--- Start INFORMATION SHOWN ---

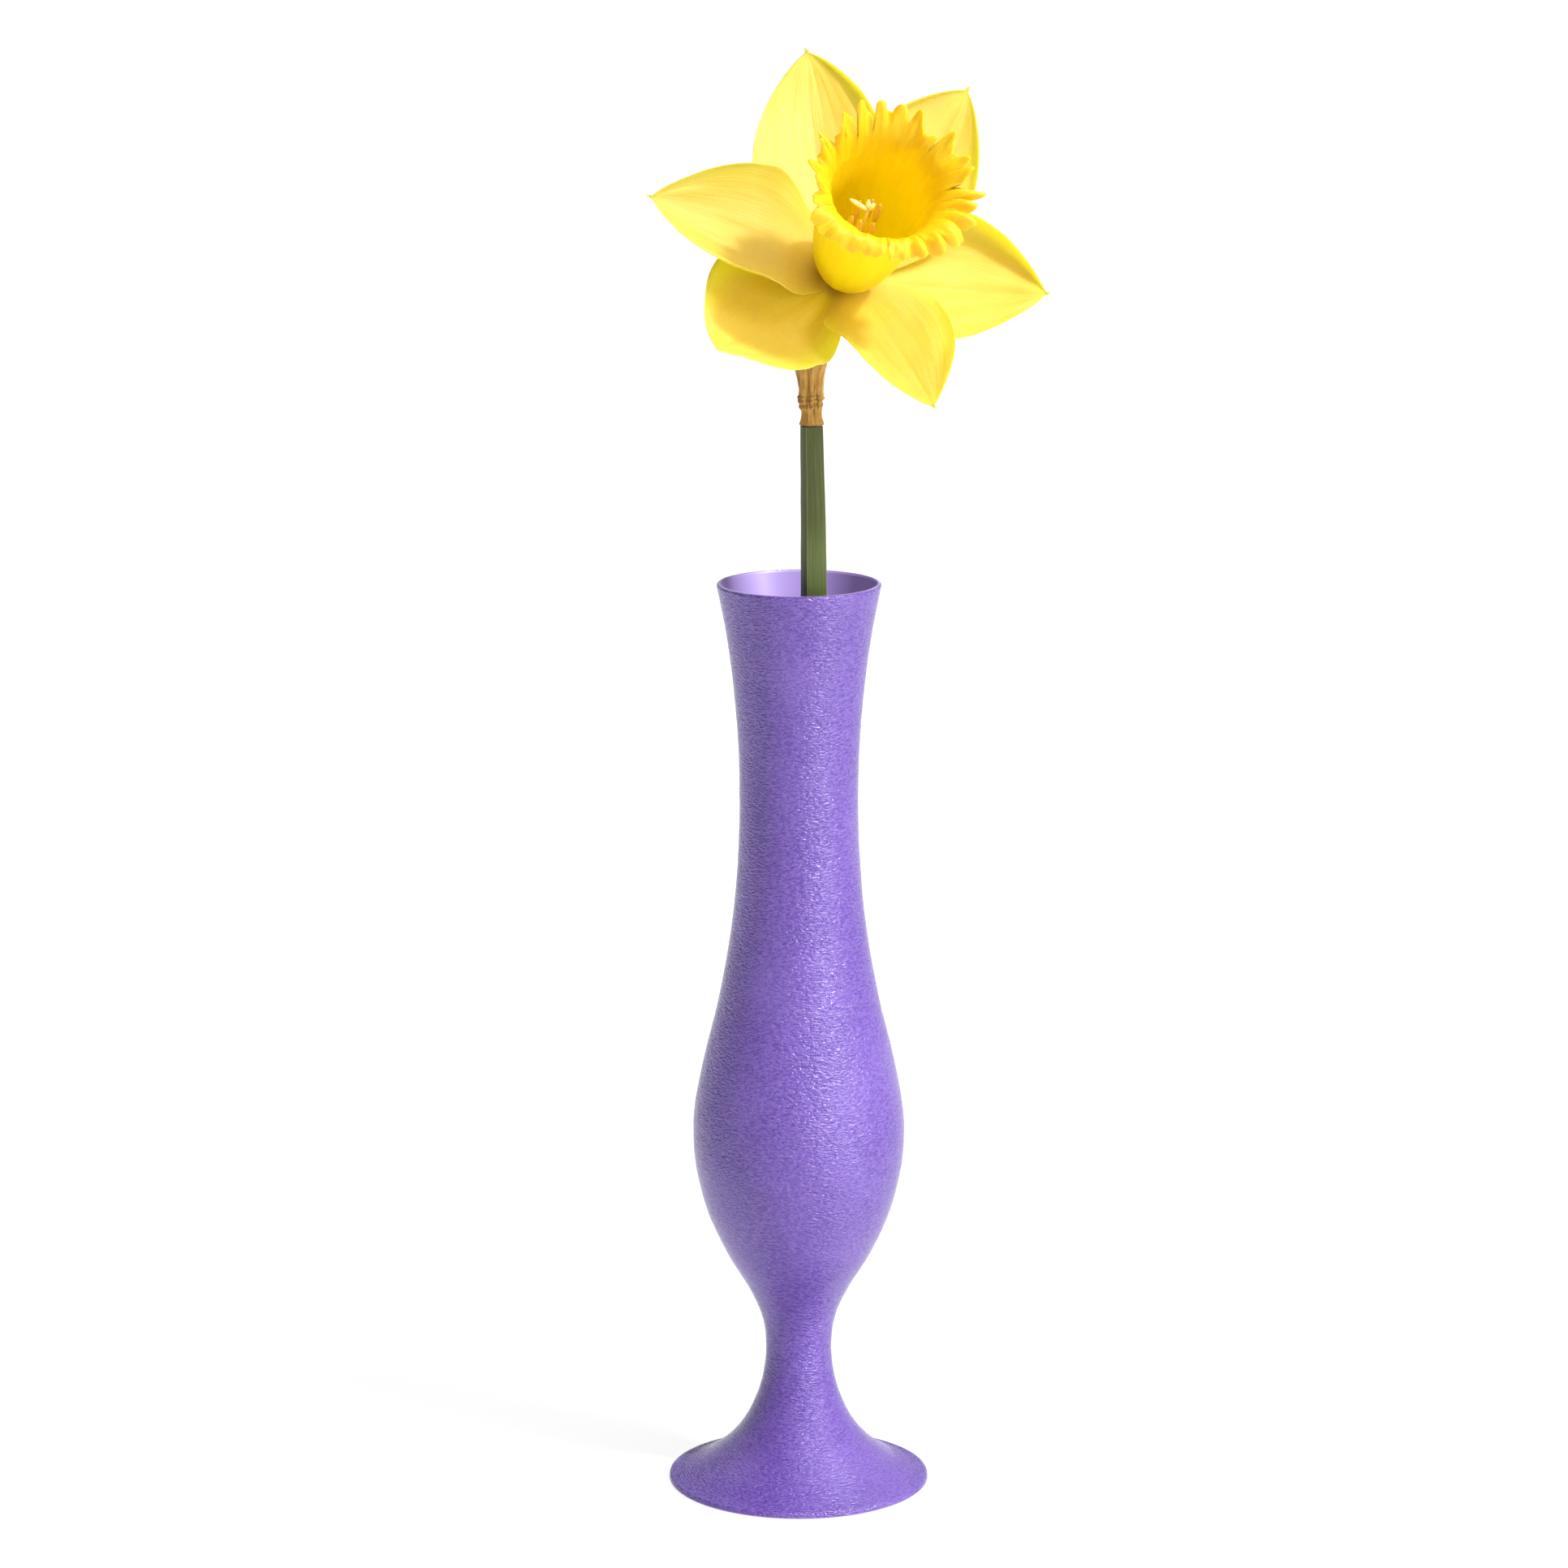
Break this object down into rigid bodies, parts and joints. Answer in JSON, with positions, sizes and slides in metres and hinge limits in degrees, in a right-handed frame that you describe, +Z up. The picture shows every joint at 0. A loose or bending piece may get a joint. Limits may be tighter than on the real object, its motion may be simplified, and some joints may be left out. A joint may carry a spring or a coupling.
{
  "type": "daffodil in bud vase",
  "caption": "Trumpet daffodil with petals spread round a frilled trumpet, on a green stem with a brown papery sheath, standing in a slender footed bud vase with a finely wrinkled skin.",
  "frame": {"origin": "centre of the vase's flat underside, on the vase's axis", "axes": "+Z up along the vase's axis, -Y towards the side that the flower faces, +X to the right of someone who looks at the flower"},
  "size_m": [0.087, 0.11, 0.3384],
  "materials": {
    "vase": "purple, satin, with a fine sideways wrinkle outside and a smooth lilac inside",
    "water": "clear, still water",
    "stem": "olive green, faintly ribbed, satin",
    "spathe": "tan brown, dry and papery, with dark veins",
    "ovary": "green, satin",
    "floral_tube": "yellow, turning green towards the ovary, satin",
    "tepal": "lemon yellow, finely veined, slightly translucent",
    "corona": "deep yellow, ribbed, slightly translucent",
    "stamens": "amber, powdery",
    "pistil": "pale yellow, satin"
  },
  "bodies": {
    "root": {"vase": "vase", "water": "water", "stem": "stem", "spathe": "spathe", "ovary": "ovary", "floral_tube": "floral_tube", "outer_tepal_1": "tepal", "outer_tepal_2": "tepal", "outer_tepal_3": "tepal", "inner_tepal_1": "tepal", "inner_tepal_2": "tepal", "inner_tepal_3": "tepal", "corona": "corona", "stamens": "stamens", "pistil": "pistil"}
  },
  "joints": []
}
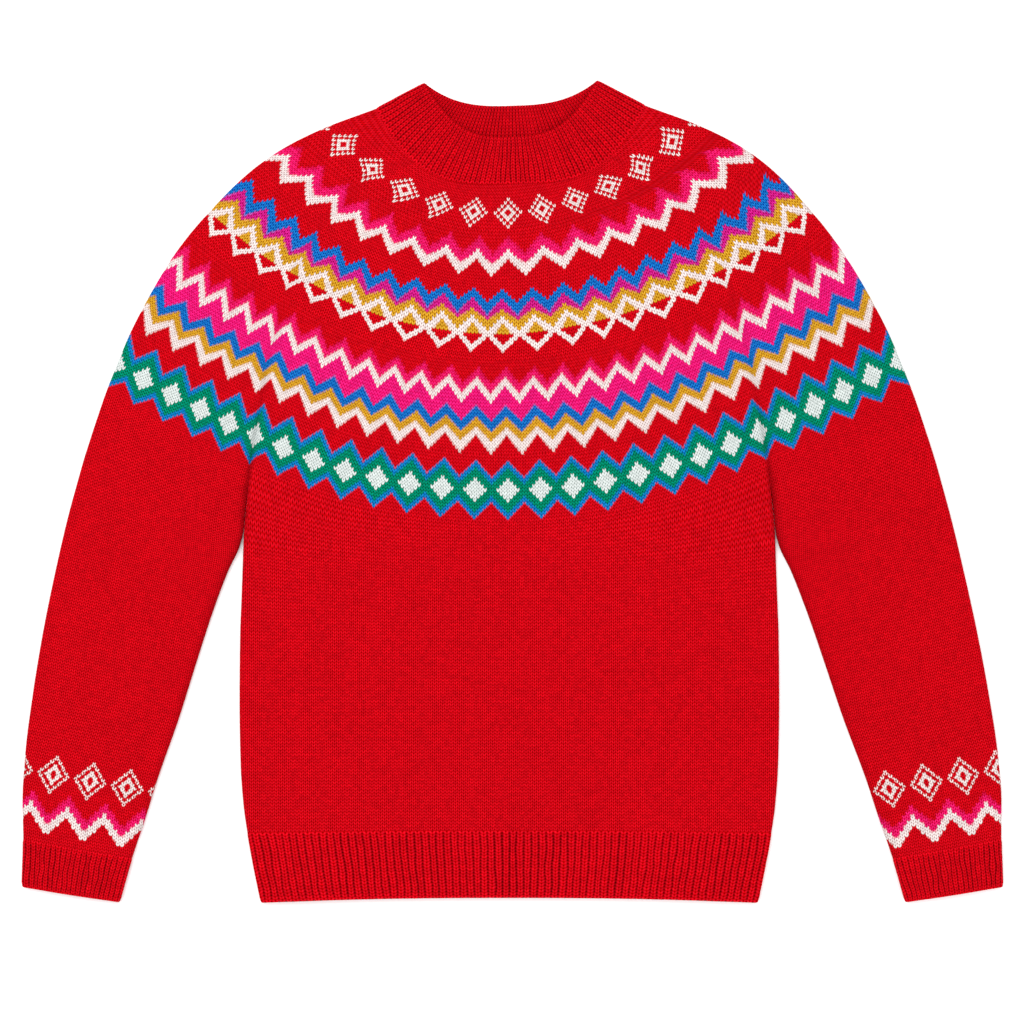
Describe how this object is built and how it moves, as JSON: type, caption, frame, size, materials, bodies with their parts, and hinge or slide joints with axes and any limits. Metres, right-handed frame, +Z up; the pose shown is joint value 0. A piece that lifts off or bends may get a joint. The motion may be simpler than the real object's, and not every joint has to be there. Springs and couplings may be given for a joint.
{
  "type": "fair isle jumper",
  "caption": "Long-sleeved round-necked knitted jumper with a zigzag and diamond patterned yoke and ribbed edges, laid flat with its front up.",
  "frame": {"origin": "on the surface it rests on, under the middle of the whole garment's length and width", "axes": "+X from one cuff to the other (to the viewer's right with the front up), +Y towards the neck, +Z up out of the front"},
  "size_m": [0.8355, 0.7001, 0.0092],
  "materials": {
    "patterned_knit": "stocking stitch in red wool, with a yoke patterned in pink, blue, mustard, green and white",
    "rib_knit": "narrow rib in red wool"
  },
  "bodies": {
    "root": {"front": "patterned_knit", "back": "patterned_knit", "sleeve_left": "patterned_knit", "sleeve_right": "patterned_knit", "neckband": "rib_knit", "hem_rib_front": "rib_knit", "hem_rib_back": "rib_knit", "cuff_rib_left": "rib_knit", "cuff_rib_right": "rib_knit"}
  },
  "joints": []
}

--- End INFORMATION SHOWN ---

TASK BRIEF:
Return each line of the records above exactly as it reads.

COMPLETED EXERCISE:
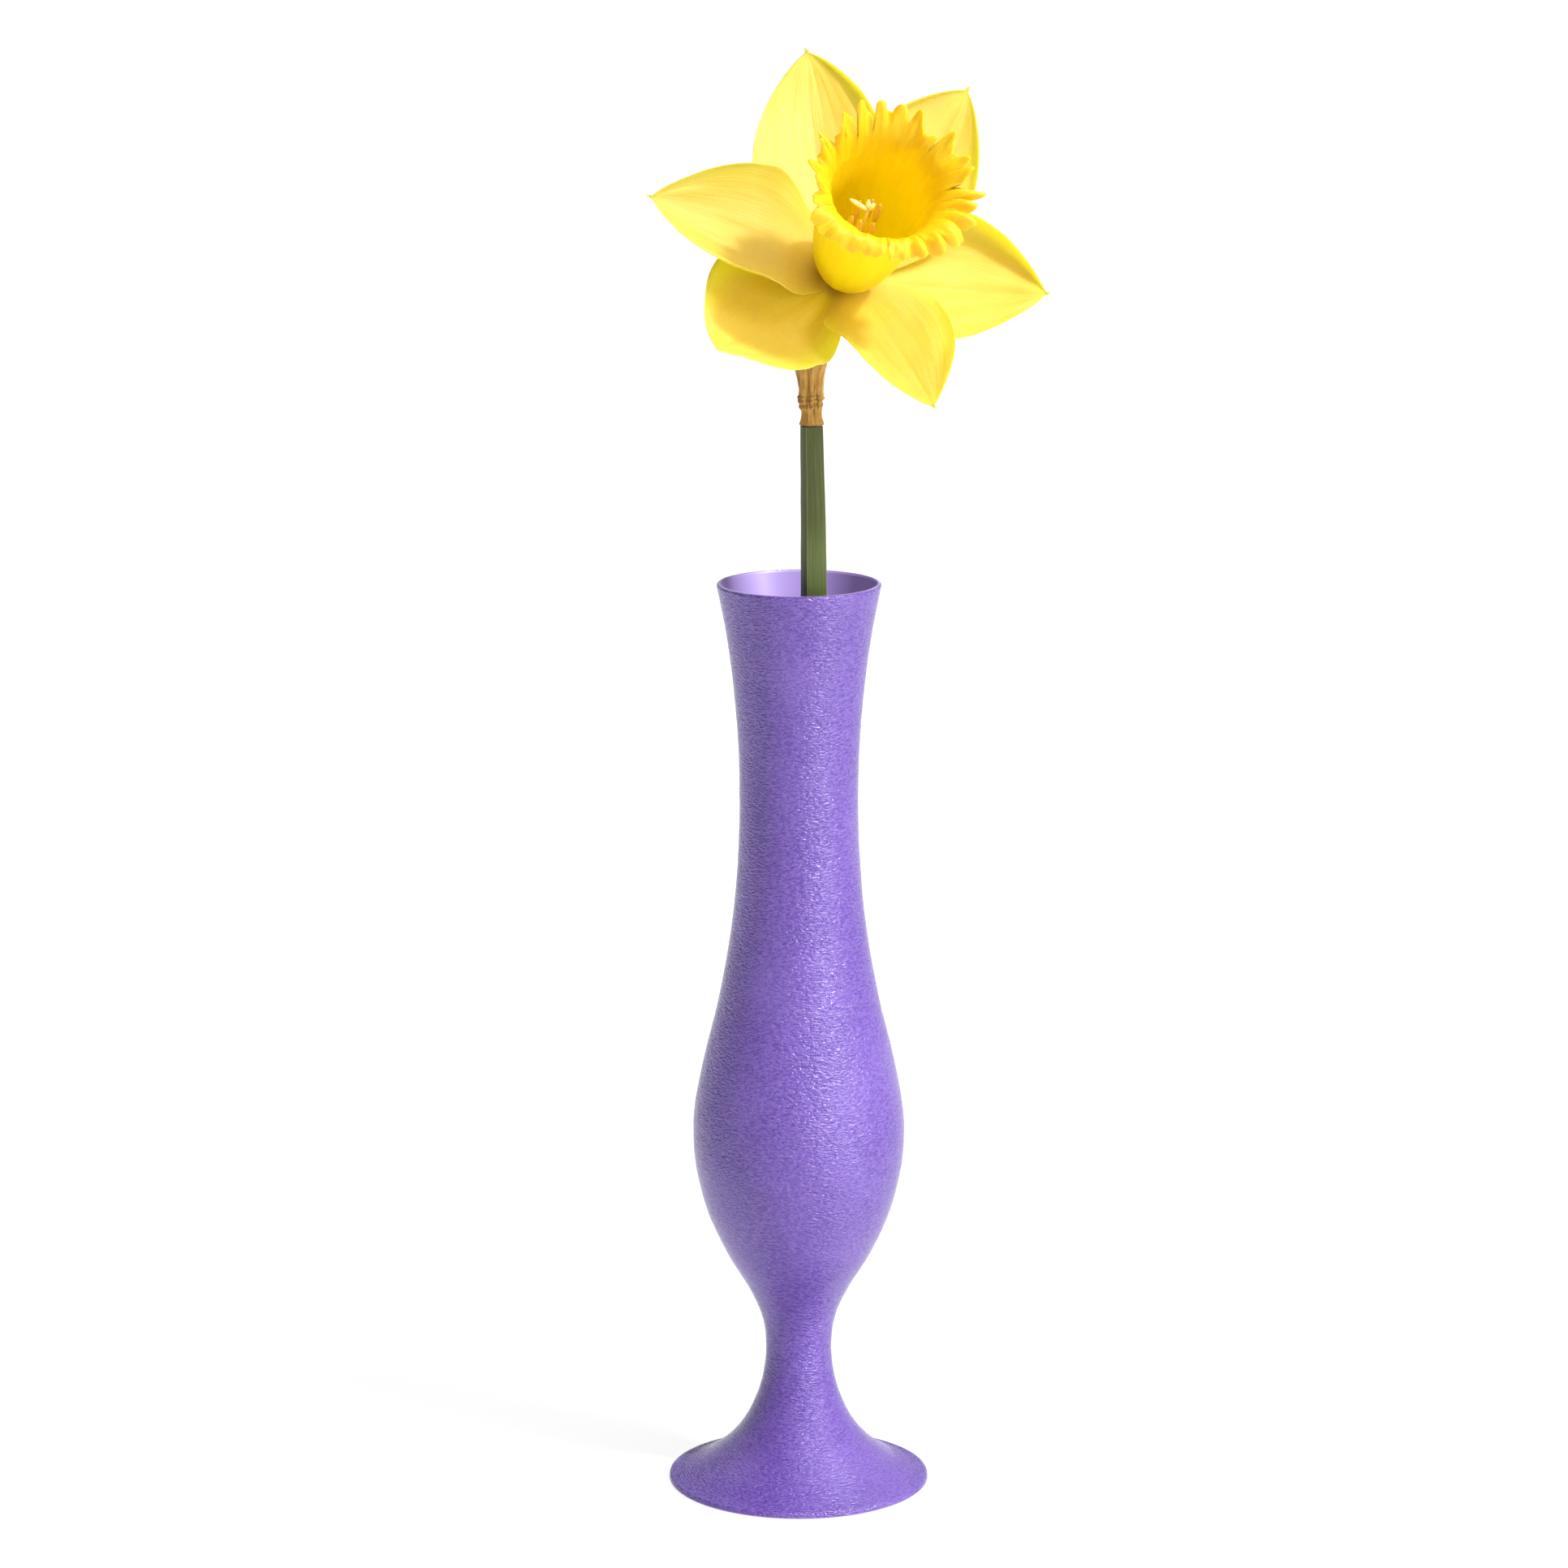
Break this object down into rigid bodies, parts and joints. Answer in JSON, with positions, sizes and slides in metres and hinge limits in degrees, in a right-handed frame that you describe, +Z up. The picture shows every joint at 0. A loose or bending piece may get a joint. Limits may be tighter than on the real object, its motion may be simplified, and some joints may be left out. A joint may carry a spring or a coupling.
{
  "type": "daffodil in bud vase",
  "caption": "Trumpet daffodil with petals spread round a frilled trumpet, on a green stem with a brown papery sheath, standing in a slender footed bud vase with a finely wrinkled skin.",
  "frame": {"origin": "centre of the vase's flat underside, on the vase's axis", "axes": "+Z up along the vase's axis, -Y towards the side that the flower faces, +X to the right of someone who looks at the flower"},
  "size_m": [0.087, 0.11, 0.3384],
  "materials": {
    "vase": "purple, satin, with a fine sideways wrinkle outside and a smooth lilac inside",
    "water": "clear, still water",
    "stem": "olive green, faintly ribbed, satin",
    "spathe": "tan brown, dry and papery, with dark veins",
    "ovary": "green, satin",
    "floral_tube": "yellow, turning green towards the ovary, satin",
    "tepal": "lemon yellow, finely veined, slightly translucent",
    "corona": "deep yellow, ribbed, slightly translucent",
    "stamens": "amber, powdery",
    "pistil": "pale yellow, satin"
  },
  "bodies": {
    "root": {"vase": "vase", "water": "water", "stem": "stem", "spathe": "spathe", "ovary": "ovary", "floral_tube": "floral_tube", "outer_tepal_1": "tepal", "outer_tepal_2": "tepal", "outer_tepal_3": "tepal", "inner_tepal_1": "tepal", "inner_tepal_2": "tepal", "inner_tepal_3": "tepal", "corona": "corona", "stamens": "stamens", "pistil": "pistil"}
  },
  "joints": []
}
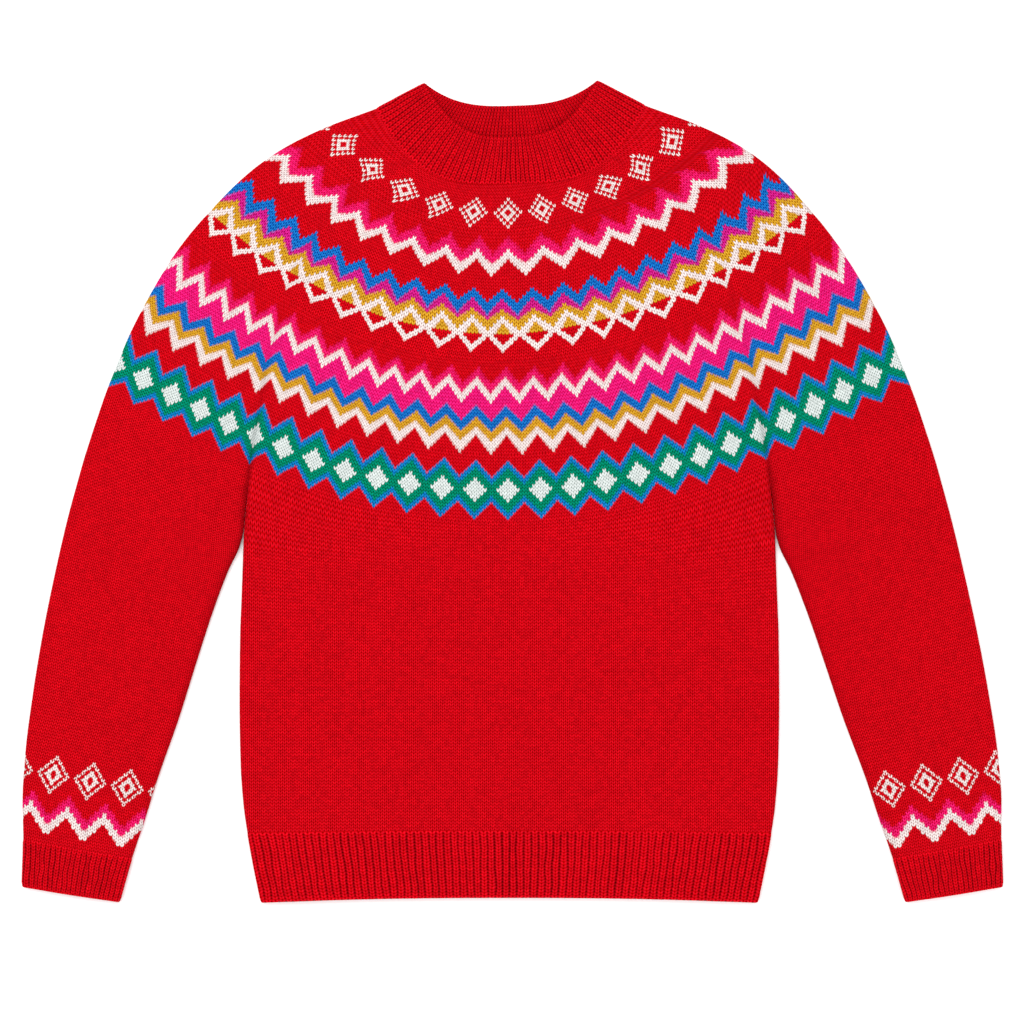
Describe how this object is built and how it moves, as JSON: type, caption, frame, size, materials, bodies with their parts, and hinge or slide joints with axes and any limits. Metres, right-handed frame, +Z up; the pose shown is joint value 0. A piece that lifts off or bends may get a joint. The motion may be simpler than the real object's, and not every joint has to be there. Springs and couplings may be given for a joint.
{
  "type": "fair isle jumper",
  "caption": "Long-sleeved round-necked knitted jumper with a zigzag and diamond patterned yoke and ribbed edges, laid flat with its front up.",
  "frame": {"origin": "on the surface it rests on, under the middle of the whole garment's length and width", "axes": "+X from one cuff to the other (to the viewer's right with the front up), +Y towards the neck, +Z up out of the front"},
  "size_m": [0.8355, 0.7001, 0.0092],
  "materials": {
    "patterned_knit": "stocking stitch in red wool, with a yoke patterned in pink, blue, mustard, green and white",
    "rib_knit": "narrow rib in red wool"
  },
  "bodies": {
    "root": {"front": "patterned_knit", "back": "patterned_knit", "sleeve_left": "patterned_knit", "sleeve_right": "patterned_knit", "neckband": "rib_knit", "hem_rib_front": "rib_knit", "hem_rib_back": "rib_knit", "cuff_rib_left": "rib_knit", "cuff_rib_right": "rib_knit"}
  },
  "joints": []
}